Abstract
We propose Stochastic Neural Architecture Search (SNAS), an economical end-to-end solution to Neural Architecture Search (NAS) that trains neural operation parameters and architecture distribution parameters in same round of back-propagation, while maintaining the completeness and differentiability of the NAS pipeline. In this work, NAS is reformulated as an optimization problem on parameters of a joint distribution for the search space in a cell. To leverage the gradient information in generic differentiable loss for architecture search, a novel search gradient is proposed. We prove that this search gradient optimizes the same objective as reinforcement-learning-based NAS, but assigns credits to structural decisions more efficiently. This credit assignment is further augmented with locally decomposable reward to enforce a resource-efficient constraint. In experiments on CIFAR-10, SNAS takes less epochs to find a cell architecture with state-of-the-art accuracy than non-differentiable evolution-based and reinforcement-learning-based NAS, which is also transferable to ImageNet. It is also shown that child networks of SNAS can maintain the validation accuracy in searching, with which attention-based NAS requires parameter retraining to compete, exhibiting potentials to stride towards efficient NAS on big datasets. Keywords: Neural Architecture Search
Problem Description
A conceptual visualization for a forward pass within SNAS.

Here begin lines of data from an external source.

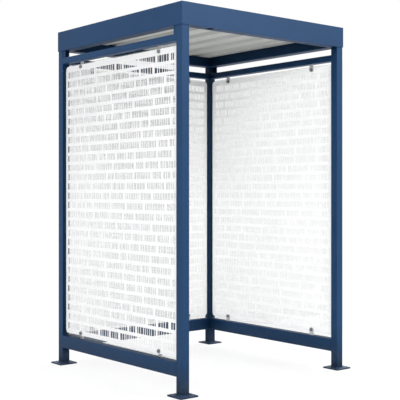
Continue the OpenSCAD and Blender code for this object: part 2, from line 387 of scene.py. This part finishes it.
def rubber():
    """Matt black rubber with a fine grain."""
    mat, tree = new_material("gasket_rubber")
    grain = noise(tree, object_coords(tree), *RUBBER_GRAIN)
    surface(tree, add(tree, "BsdfPrincipled", {
        "Base Color": mix_colour(tree, ramp(tree, grain, *RUBBER_SPAN), RUBBER, RUBBER_PALE),
        "Roughness": ramp(tree, grain, *RUBBER_ROUGH_SPAN),
        "Normal": bump(tree, RUBBER_STRENGTH, RUBBER_DEPTH, grain),
    }))
    return mat


# painted shade: the left pane lets through less to the front and the right one to the back, as in
# the photograph
PANES = {
    # node: thin axis, Y of no painted shade, Y of full painted shade, tint at each of these two,
    # tint share towards the roof
    "glass_left": ("X", 0.5, -0.5, 0.955, 0.912, 0.985),
    "glass_back": ("Y", -0.5, 0.5, 0.936, 0.936, 0.967),
    "glass_right": ("X", -0.5, 0.5, 0.966, 0.916, 0.967),
}
STEELS = {
    # slot: light, dark, metallic share, smooth, rough
    "clip_steel": ((0.68, 0.68, 0.69, 1), (0.52, 0.52, 0.53, 1), 0.6, 0.42, 0.58),
    "fixings": ((0.23, 0.23, 0.24, 1), (0.14, 0.14, 0.15, 1), 0.5, 0.34, 0.50),
}

paint = frame_paint()
sheet_coat = roof_sheet()
glass_of = {node: glass(node, *pane) for node, pane in PANES.items()}
enamel = print_white()
clip_steel, fixing_steel = (brushed_steel(slot, *steel) for slot, steel in STEELS.items())
gasket_rubber = rubber()

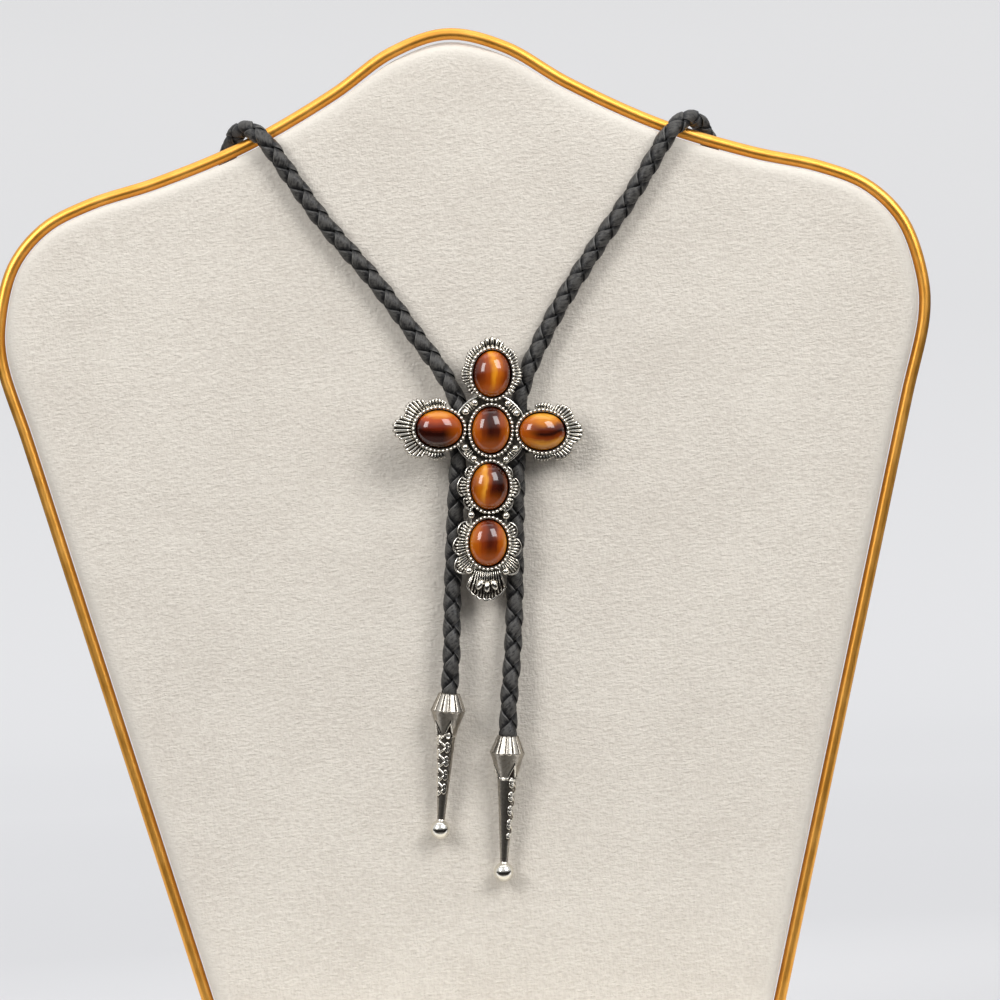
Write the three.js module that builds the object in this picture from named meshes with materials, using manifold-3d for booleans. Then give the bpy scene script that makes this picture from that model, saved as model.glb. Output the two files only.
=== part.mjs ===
// A bolo tie on its display stand, in millimetres. X is to the right, Z is up and the front faces -Y.
// The origin is on the underside of the stand's foot, below the middle of the board.

import * as THREE from "three";
import { mergeVertices } from "three/addons/utils/BufferGeometryUtils.js";
import Module from "manifold-3d";

const wasm = await Module();
wasm.setup();

// Clearance between neighbouring pieces
const gap = 0.3;

// Display stand: a padded bust-shaped board inside a rim of bent rod, on a flat foot
const rimHalfWidth = 117;
const rimHeight = 271;
const rodDiameter = 3;
const footWidth = 164;
const footDepth = 96;
const footThickness = 4;
const footCorner = 22;
const socketDepth = 2.6;
const padBack = 3.8;
const padEdgeFront = 1.2;
const padFront = 4.8;

// Braided cord, drawn here as a plain round
const cordDiameter = 4.7;
const cordSpacing = 14.8;
const cordBend = 2 * cordDiameter;

// Slide: where its middle stone sits on the board, and how it hangs
const slideAcross = 5.5;
const slideUp = 170;
const slideLean = THREE.MathUtils.degToRad(4.3);
const slideYaw = THREE.MathUtils.degToRad(7);

// Oval stones and the cups that hold them
const stoneWidth = 9.5;
const stoneLength = 11.7;
const stoneHeight = 4.4;
const cupWall = 0.7;
const cupHeight = 3.1;
const cupSpacing = 0.45;

// Cast plate with its ribbed fans, its shell, its drops and its grains
const plateThickness = 1;
const hubRadius = 9.3;
const ribHeight = 1.9;
const fanReach = 4.1;
const fanLip = 0.45;
const shellReach = 8.6;
const shellHalfWidth = 5.1;
const shellLip = 0.8;
const shellRibs = 13;
const shellLobes = 5;
const dropLength = 2.9;
const dropWidth = 1.6;
const grainDiameter = 1.6;
const hubRibWidth = 1.05;
const hubRibLength = 1.9;

// Sheet clip behind the slide, with a channel for each cord
const clipSheet = 0.8;
const clipLength = 11;
const clipLip = 1.2;

// Cast tips
const tipLength = 37;
const tipCollar = 8.9;
const tipBall = 5;
const tipFlutes = 10;
const fluteDepth = 0.35;
const scrollWire = 0.6;

// Rim centre line, as shares of the rim's half width and height, from the crown down a leg
const RIM = [
  { across: 0, up: 1 },
  { across: 0.124, up: 0.985 },
  { across: 0.253, up: 0.949 },
  { across: 0.45, up: 0.905 },
  { across: 0.645, up: 0.875 },
  { across: 0.793, up: 0.858 },
  { across: 0.893, up: 0.838 },
  { across: 0.964, up: 0.804 },
  { across: 1, up: 0.751 },
  { across: 1, up: 0.715 },
  { across: 0.953, up: 0.64 },
  { across: 0.867, up: 0.5 },
  { across: 0.621, up: 0.1 },
];

// Pad sections from its edge inwards, both columns as shares of how far the pad swells to the front
const PAD = [
  { inset: 0, front: 0 },
  { inset: 0.11, front: 0.5 },
  { inset: 0.42, front: 0.8 },
  { inset: 1.1, front: 0.94 },
  { inset: 3, front: 1 },
];

// Fans round the cups. Bearings are in degrees from the way the cup's arm points, reach is a share of
// fanReach, and a paired fan stands on both sides of the arm.
const FANS = {
  top: [
    { from: -22, to: 22, reach: 0.65, ribs: 5, paired: false },
    { from: 22, to: 70, reach: 0.5, ribs: 8, paired: true },
    { from: 70, to: 114, reach: 0.52, ribs: 7, paired: true },
    { from: 116, to: 139, reach: 0.32, ribs: 3, paired: true },
  ],
  side: [
    { from: -19, to: 19, reach: 1, ribs: 6, paired: false },
    { from: 19, to: 62, reach: 0.79, ribs: 7, paired: true },
    { from: 62, to: 106, reach: 0.45, ribs: 7, paired: true },
  ],
  stem: [
    { from: 34, to: 64, reach: 0.4, ribs: 4, paired: true },
    { from: 69, to: 109, reach: 0.55, ribs: 6, paired: true },
    { from: 114, to: 138, reach: 0.28, ribs: 3, paired: true },
  ],
  foot: [
    { from: 33, to: 62, reach: 1.08, ribs: 7, paired: true },
    { from: 65, to: 100, reach: 0.74, ribs: 6, paired: true },
    { from: 103, to: 134, reach: 0.61, ribs: 5, paired: true },
  ],
};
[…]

Fig. 1. A conceptual visualization for a forward pass within SNAS. Sampled from p(Z), Z is a matrix whose rows Zi,j are one-hot random variable vectors indicating masks multiplied to edges(i, j) in the DAG. Columns of this matrix correspond to operations Ok. In this example, there are 4 operation candidates, among which the last one is zero, i.e. removing that edge. The objective is the expectation of generic loss L of all child graphs.
Experiment
In our experiments, SNAS shows strong performance compared with DARTS and all other existing NAS methods in terms of test error, model complexity and searching resources. Specifically, SNAS discovers novel convolutional cells achieving 2.85±0.02% test error on CIFAR-10 with only 2.8M parameters, which is better than 3.00±0.14%-3.3M from 1st-order DARTS and 2.89%-4.6M from ENAS. It is also on par with 2.76±0.09%-3.3M from 2nd-order DARTS with fewer parameters. With a more aggressive resource constraint, SNAS discovers even smaller model achieving 3.10±0.04% test error on CIFAR-10 with 2.3M parameters. During the architecture search process, SNAS obtains a validation accuracy of 88% compared to around 70% of ENAS in fewer epochs. When validating the derived child network on CIFAR-10 without finetuning, SNAS maintains the search validation accuracy, significantly outperforming 54.66% by DARTS. These results validate our theory that SNAS is less biased than DARTS. The discovered cell achieves 27.3% top-1 error when transferred to ImageNet (mobile setting), which is comparable to 26.9% by 2nd-order DARTS.
Methodology
The main initiative of SNAS is to build an efficient and economical end-to-end learning system with as little compromise of the NAS pipeline as possible. In this section, we first describe how to sample from the search space for NAS in a cell, and how it motivates a stochastic reformuation for SNAS (Section 2.1). A new optimization objective is provided and the attention-based NAS’s inconsistency is discussed. Then in Section 2.2, we introduce how this discrete search space is relaxed to be continuous to let gradients back-propagate through. In Section 2.3, the search gradient of SNAS is connected to the policy gradient in reinforcement-learning-based NAS (Zoph & Le, 2016; Pham et al., 2018), interpreting SNAS’s credit assignment with contribution analysis. At last, we introduce in Section 2.4 how SNAS automates the topology search to reduce the complexity of child netowrk, as well as how it decomposes this global constraint in the context of credit assignment.
Conclusion
In this work, we presented SNAS, a novel and economical end-to-end neural architecture search framework. The key contribution of SNAS is that by making use of gradient information from generic differentiable loss without sacrificing the completeness of NAS pipeline, stochastic architecture search could be more efficient. This improvement is proved by comparing the credit assigned by the search gradient with reinforcement-learning-based NAS. Augmented by a complexity regularizer, this search gradient trades off testing error and forwarding time. Experiments showed that SNAS searches well on CIFAR-10, whose result could be transferred to ImageNet as well. As a more efficient and less-biased framework, SNAS will serve as a possible candidate for full-fledged NAS on large datasets in the future.